As per the experts, two factors have triggered the birth of the NDB:

(a) BRICS have emerged as a big economic power, and solidified their ties in terms of commerce with the emerging market economies and developing countries (EMDCs) and they are a force to reckon with in the global economy.

(b) Their disenchantment with the Bretton Woods institutions has been growing over the years.

Two statements of the Fortaleza Declaration make the situation more clear

(i) “We are confronted with persistent political instability and conflict in various global hotspots and non-conventional emerging threats. On the other hand, international governance structures designed within a different power configuration show increasingly evident signs of losing legitimacy and effectiveness, as transitional and ad hoc arrangements become increasingly prevalent, often at the expense of multilateralism.”

(ii) “We believe the BRICS are an important force for incremental change and reform of current institutions towards more representative and equitable governance, capable of generating more inclusive global growth and fostering a stable, peaceful and prosperous world.”

The BRICS bank development comes at a time when reforms at the Bretton Woods institutions fail to fructify for one reason or the other and with the US and European nations still not reconciled to concede BRICS nations a greater voice in the governance structure of the Bretton-Woods institutions.

Whether the BRICS-sponsored NDB will be a fitting alternative to the Bretton Woods twin depends on a host of factors. Major ones of these factors, among others, are its ability—

(i) to put in place a conflict resolution mechanism,

(ii) to devise a robust credit appraisal mechanism, and

(iii) to put in place an effective supervisory regime.

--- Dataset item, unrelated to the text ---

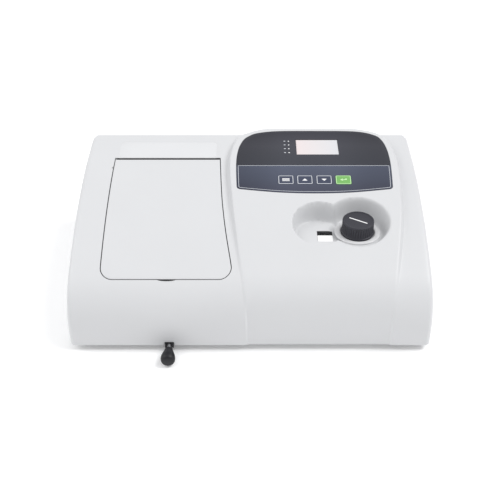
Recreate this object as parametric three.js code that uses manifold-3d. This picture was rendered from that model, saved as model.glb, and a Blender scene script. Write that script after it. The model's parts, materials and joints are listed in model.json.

The BRICS-sponsored development bank is not an isolated and unique initiative. Similar initiatives had sprung up in the past to blunt the might of Bretton-Woods twin. Development Bank of Latin America (created by Andean nations) in the 1960s, the Chiang Mai Initiative in early 2000s (of 10 ASEAN nations plus China, South Korea and Japan) to establish a network of bilateral currency swap pacts in the wake of Asian currency crisis, and the establishment of the Bank of South by Latin American countries in 2009 were the result of escalating dissatisfaction with the US-dominated IMF and World Bank.